Reynard had the church built in the Gothic style he knew from Europe, although St. Saviour’s is built from wood, not stone. Duncan says that European visitors love the Gothic design inside and out, although when she tells them the church is 147 years old some of them smile sweetly. “One woman said that the church she worships in [in Europe] was built in the year 900.” She adds, however, that visitors appreciate the fact that St. Saviour’s represents the history of our province.

The interior and exterior of the church were modelled after the Gothic churches of Europe.

“They love that it’s made of wood, and that we have heat in there. Many of their churches aren’t heated.” The church’s massive wood stove, which can accommodate logs up to 45 inches long, dates back to 1869, as do the pews and most of the windows. Many of the expenses of building the church came out of Reynard’s pocket, at great expense. “It cost him six times more to get the windows here and have them installed than it would have elsewhere.”
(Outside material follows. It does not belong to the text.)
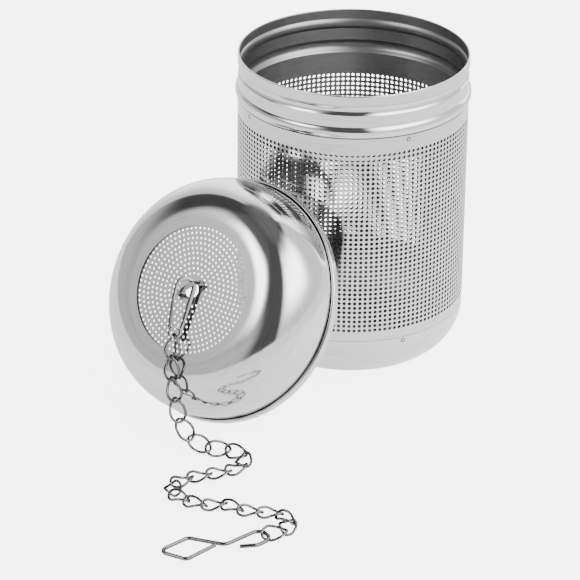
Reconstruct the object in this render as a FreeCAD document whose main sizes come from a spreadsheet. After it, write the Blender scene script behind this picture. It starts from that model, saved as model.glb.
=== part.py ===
import FreeCAD, Part

import math
import os
import re

import Sketcher
from FreeCAD import Matrix, Placement, Rotation, Vector

# Tea infuser: a pressed collar, a perforated tube and a drawn cup make the basket, which
# stands on the floor. Its lid leans on the basket, and a clasp, a chain and a wire hook
# run from the lid's strap down to the floor. Origin: centre of the basket's flat base.

doc = FreeCAD.newDocument("tea_infuser")
sheet = doc.addObject("Spreadsheet::Sheet", "Sizes")

# Millimetres and degrees. Every size that can be set by itself has one cell.
SIZES = {
    # basket
    "basket_height": 75.4,
    "neck_radius": 27.5,
    "neck_gauge": 0.45,
    "rim_band_width": 2.4,
    "groove_width": 2.5,
    "groove_radius": 1.8,
    "neck_setback": 0.1,
    "neck_band_width": 2.9,
    "bead_width": 2.8,
    "bead_radius": 1.83,
    "skirt_length": 5.9,
    "wall_step": 0.02,
    "wall_gauge": 0.4,
    "seam_gap": 0.1,
    "joint_clearance": 0.03,
    "bottom_rounding": 12.0,
    "cup_band": 0.4,
    "lip_length": 2.0,
    # lid
    "lid_height": 17.7,
    "lid_gauge": 0.4,
    "lid_slip": 0.25,
    "hem_height": 2.0,
    "hem_width": 0.81,
    "hem_top_round": 0.7,
    "hem_edge_round": 0.3,
    "shoulder_radius": 10.75,
    "shoulder_turn": 70.0,
    "flank_inset": 0.948,
    "window_edge": 2.15,
    "strainer_overlap": 1.65,
    "strainer_gauge": 0.3,
    "hole_radius": 0.275,
    "hole_pitch": 1.18,
    "first_ring_radius": 3.9,
    "hub_hole_radius": 1.85,
    # how the lid leans on the basket
    "lid_lean": 60.0,
    "lid_shift": -3.5,
    "lean_clearance": 0.3,
    # strap across the lid's middle
    "strap_width": 1.0,
    "strap_gauge": 0.5,
    "strap_rise": 2.25,
    "strap_top": 5.2,
    "strap_slope": 0.35,
    "strap_foot": 0.6,
    "strap_turn": 45.0,
    # clasp
    "clasp_plate": 0.6,
    "clasp_lean": 3.5,
    "clasp_swing": 3.0,
    "crown_radius": 2.5,
    "crown_thickness": 0.8,
    "crown_side": 1.1,
    "crown_slack": 0.15,
    "eye_distance": 10.6,
    "eye_outer": 1.6,
    "eye_inner": 0.95,
    "heel_inside": 0.95,
    "nose_drop": 3.3,
    "nose_width": 0.8,
    "gate_gap": 0.15,
    "gate_gauge": 0.45,
    "gate_width": 0.7,
    "gate_root": 0.4,
    "gate_above_eye": 1.25,
    "gate_clearance": 0.1,
    # chain
    "link_half_length": 2.88,
    "link_half_width": 1.88,
    "link_twist": 45.0,
    "link_wire": 0.32,
    "eye_slack": 0.2,
    "roll_per_link": 15.0,
    "roll_into_hook": 8.0,
    "hanging_slack": 0.22,
    "lying_slack": 0.57,
    # hook
    "hook_wire": 0.45,
    "hook_bend": 1.35,
    "hook_eye_bend": 2.1,
    "hook_slack": 0.23,
}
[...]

She is also proud of the antique vacuum, dating back to the late 1800s, that is in the church, although she admits she does not use it, preferring a modern electric vacuum which she uses before the site opens each day. “It’s a hand-pump vacuum that takes two people to operate,” she says of the antique, which was found in the church’s attic.

St. Saviour’s is located at the end of Barkerville’s main street, and would have been the first building people coming to town saw, as the original access was from the opposite side of the town to where it is located today. The site gets 55,000 to 60,000 visitors a year between May and September, and Duncan says that there is a very different expectation of the ministry up there.

This is the view of St. Saviour's anyone entering Barkerville in 1869 would have seen.

“Something I notice is that so many people have no history or connection with the church, but they come in and sit down and are very quiet because it’s so peaceful. Little children especially come in and say ‘Wow, this is cool.’ They feel a connection with the spirituality of God. The younger ones haven’t lost it yet.

“The message, whenever I preach up there, is that God is forgiveness, mercy, love. And there’s always a way back to God.”

Duncan has been there since the season opened in May, and will remain until the site closes in September. Something she is particularly looking forward to is Church Institute night on August 18, where people are encouraged to sing a song, read poetry, or play music. “There were a lot of educated people here; there was a dramatic society, a music society, a literary society.” Church Institute night re-creates what was once a regular event among Baskerville residents, who used St. Saviour’s because of its wonderful acoustics.

“I’m enjoying it immensely,” says Duncan of her adventure. “Talking to people from all over the world is always interesting. And they are so amazed at the quality of what was built so long ago in the Canadian wilderness.”